620505 Dismantling the Mausoleum Museum Critique and Museum Utopias

Online Seminar, Winter 2020/21, World Heritage Studies

Dr. Roland Meyer

Mondays, 1:45 – 3:15 pm (seminar sessions);

3:45 – 5:00 pm (consultations) on WebEx

(link will be provided via Moodle)

Since early 2020, museums worldwide had to face the dire consequences of the Covid-19 pandemic. Most had to shut down and cancel exhibitions, some will never open again. But even for those who could re-open during summer, conditions have changed dramatically. International tourist crowds and big blockbuster exhibitions, who fueled the global museum boom of the last decades, may very well be a thing of the past, and the financial prospects of many institutions seem bleak. At the same time, new challenges, from the digital transformation to the demands for restitution of looted artifacts, force many museums to re-invent themselves and reflect on their core values and future mission.

This time of crisis, uncertainty and fundamental challenges may also be a time to look back into the history of the museum and the ideas that formed it: what it was, what it promised to be, what it could have been, and what it has become. Rather than being merely a global success story, as it has sometimes been framed, the European concept of the modern museum has never been uncontested and unchallenged. On the contrary, since its beginnings in the 19th century it has witnessed various waves of critique, sometimes arguing for wide-ranging reform, sometimes attacking the very foundations of the institution. 

In the seminar, we will read and discuss both classic and contemporary examples of various kinds of museum critique, voiced by scholars, artists, activists, and museum professionals alike. We will explore the flaws and blind spots of the hegemonial concept of the European museum, its complicity with colonialism, nationalism, and neoliberalism, and we will have a look at unrealized museum utopias imagining an alternative, different kind of museum. Finally, we will ask for our own visions for the future: How could the museum we want and need look like? 

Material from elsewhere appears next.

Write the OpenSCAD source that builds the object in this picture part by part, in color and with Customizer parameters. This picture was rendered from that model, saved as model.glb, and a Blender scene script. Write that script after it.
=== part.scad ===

The course will give students a critical insight into the history of the modern museum and the concepts that formed it, thus enabling them to develop their own position towards the challenges museums are facing today. The course will take place as a mostly synchronous online seminar, with assigned readings, regular written reading responses and recurring online-group discussions via video conferencing. A reader will be provided via Moodle at the beginning of the semester. 

Course requirements

Regular reading responses, participation in online discussions via video conferencing, and final paper.